Katja Vintar Mally is an Associate Professor at the Department of Geography, Faculty of Arts, University of Ljubljana. In 2003, she received her master’s degree in Landscape Ecology and Environmental Protection, and in 2006 she obtained her Ph.D. in Geography with the thesis “Contradictions between environmental protection and socio-economic development in developing countries”. She holds the Chair for Environmental protection at the Department of Geography and teaches courses on environmental protection and sustainable development (Environmental Geography, Geography of Environmental Resources, Urban Ecology) as well as regional geography (Geography of North Africa and Southwest Asia, Geography of Sub-Saharan Africa). Her personal research focus and interests encompass sustainable development, sustainable development indicators, sustainable use of environmental resources, environmental protection, regional development, etc. She is a member of the Department's research group and its research program "Sustainable regional development of Slovenia", and is currently involved in several national and international research projects.
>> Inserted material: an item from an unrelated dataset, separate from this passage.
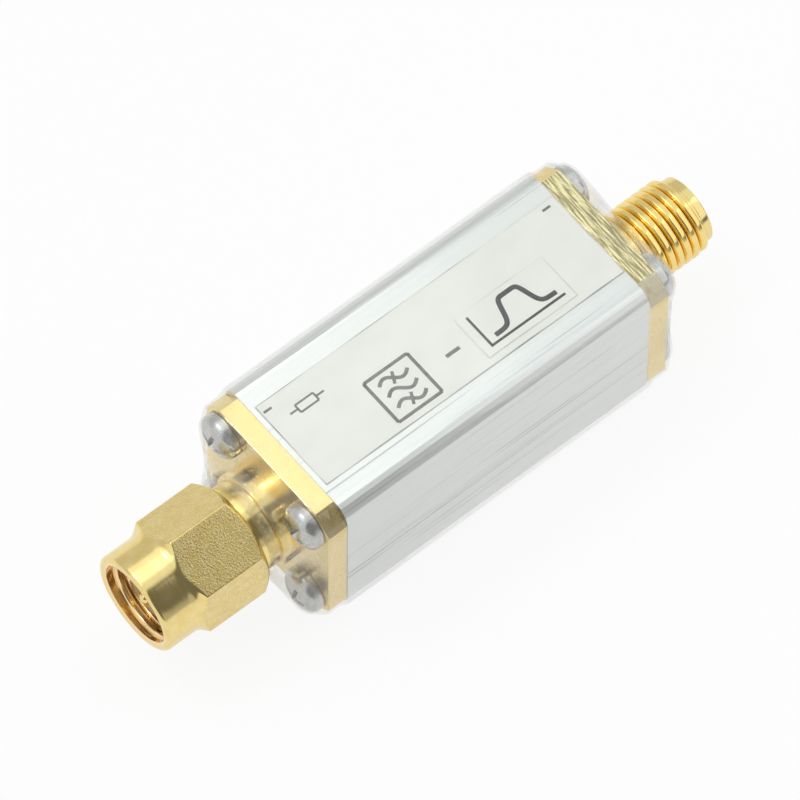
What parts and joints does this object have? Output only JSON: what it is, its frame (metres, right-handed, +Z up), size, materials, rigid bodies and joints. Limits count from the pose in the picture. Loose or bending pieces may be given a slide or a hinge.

Abstract: One of the key ideas of sustainable development is to break the link between economic growth and environmental impacts, to ensure that the socioeconomic development of the growing world population would take place within global environmental limits. While warnings about exceeding planetary carrying capacity and increasing environmental degradation are mounting, socioeconomic development in most countries of the world continues to be closely linked to environmental degradation (as shown, for example, by the high correlation between human development and gross national income per capita and ecological footprint per capita). Although absolute decoupling is being promoted, progress has been too slow and shows mainly signs of relative decoupling, based mostly on technological advances to reduce environmental impacts and improve resource efficiency. Reducing the environmental pressures emanating from economically developed countries, and technological progress in general, do not currently provide sufficient room to increase human well-being in low- and middle-income countries without exacerbating local and global environmental problems to which the inhabitants of these countries are less able to adapt.